Highlights & Insights¶
- Camera-Parameter-Free Dense SLAM: Completely bypasses camera parameter estimation and directly predicts 3D point maps in a unified coordinate system. This execution-level simplification delivers dual improvements in both efficiency and quality.
- Two-Level Shared Architecture: I2P and L2W utilize a similar multi-view cross-attention architecture, exhibiting high design consistency.
- Retrieval-based Long-Term Memory: Reservoir sampling + feature retrieval enables scalable processing of arbitrarily long videos.
Limitations & Future Work¶
- Requires training on large-scale datasets; the model's generalization ability to out-of-distribution scenes remains to be verified.
- Currently supports static scenes only.
- The sliding window strategy limits the manageable magnitude of inter-frame motion.
- Future work could incorporate dynamic scene reconstruction and larger-scale training data.
Related Work & Insights¶
- DUSt3R: Pioneered end-to-end dense 3D reconstruction; SLAM3R extends it to multi-view and incremental settings.
- Spann3R: Concurrent work extending DUSt3R to videos via spatial memory, but suffers from severe cumulative drift.
- DROID-SLAM: Iteratively updates poses and depth, but has inferior reconstruction quality compared to SLAM3R.

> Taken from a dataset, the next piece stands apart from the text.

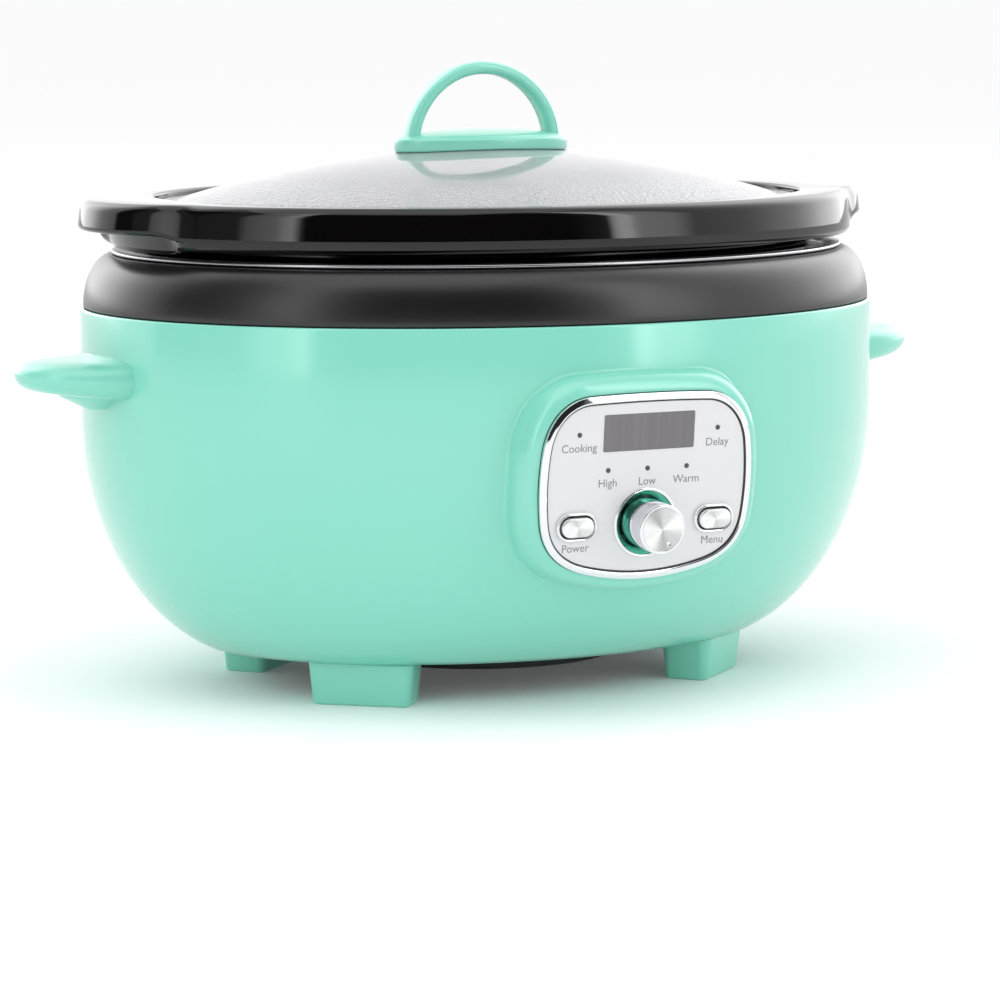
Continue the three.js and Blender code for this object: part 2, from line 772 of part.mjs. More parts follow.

- Insight: Feed-forward 3D prediction + progressive fusion suggests a promising paradigm for future dense reconstruction.
Rating¶
⭐⭐⭐⭐⭐ — Simultaneously achieves optimality across three core metrics of dense 3D reconstruction (accuracy, completeness, and efficiency). Its real-time performance at 20+ FPS holds significant practical value. The two-level framework is clearly designed, decoupling local reconstruction and global registration.